La situazione è nota: l’Italia vanta uno dei livelli più bassi di occupazione femminile a livello europeo. Stando a una ricerca della Fondazione Openpolis, il nostro Paese è al penultimo posto in UE, appena prima della Grecia: se nell’Unione Europea si riscontra mediamente una media del 66,5% di donne occupate tra i 32 e i 64 anni, in Italia ci si ferma appena al 52,5%. E i risultati peggiorano, come prevedibile, se si confrontano unicamente i dati di uomini e donne con figli.

Le ragioni sono molteplici, a partire dalla mancanza di un sostegno concreto per le madri che lavorano, fino ad arrivare ai tanti ostacoli che si frappongono di fronte alle donne che desiderano accedere a settori come quello scientifico e quello tecnologico.

Un sondaggio Lexis ci dice che solamente il 5% delle donne si sente realizzata a livello professionale, di fronte al 38% delle intervistate che, come obiettivo principale, ha proprio la realizzazione professionale. Eppure il 51% si dichiara convinta del fatto che la parità tra i sessi sia stata più o meno raggiunta: a mancare, in ogni caso, sembra essere la fiducia in sé stesse (la pensa così il 95% delle intervistate), nonché, per il 97% delle donne, la capacità di rivendicare l’equal pay.

«Senza ombra di dubbio quella dell’occupazione femminile è una questione che chiama in causa tanti temi diversi, dal welfare ai retaggi culturali, fino ad arrivare agli ancora presenti stereotipi di genere» spiega Carola Adami, amministratore delegato della società di head hunting Adami & Associati.

«Di fronte ai dati scoraggianti relativi all’occupazione femminile in Italia va però sottolineata la presenza di un numero crescente di aziende che si stanno finalmente rendendo conto dell’importanza di avere donne anche e soprattutto in posizioni manageriali. Si pensi per esempio alle sfide dell’Industria 4.0: le donne vantano soft skills come capacità di ascolto e intuizione che risultano indispensabili per il nuovo stile di leadership».
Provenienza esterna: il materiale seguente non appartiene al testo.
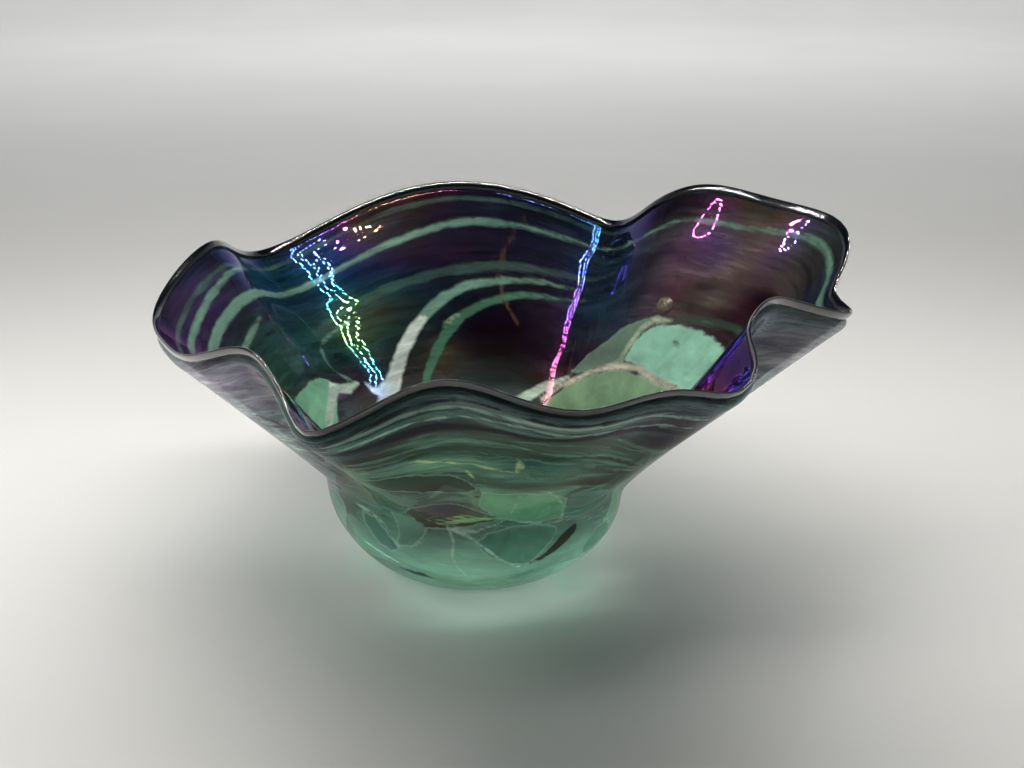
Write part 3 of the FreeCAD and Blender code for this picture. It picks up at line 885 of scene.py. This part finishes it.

I dati dimostrano però che il problema principale resta. Certo, una ricerca Eurispes dichiara che il 70% dei nuovi padri considera la crescita dei figli e il loro accudimento un’attività da dividere in modo uguale.

Eppure, nella realtà, il peso di gestire la famiglia grava ancora soprattutto sulle donne. E tutto questo si traduce in minori possibilità di carriera, in una riduzione del salario e via dicendo.

Ed è così che, ancora una volta, per tantissime donne, la realizzazione sul piano professionale si traduce in grandi sacrifici sul piano familiare, e viceversa.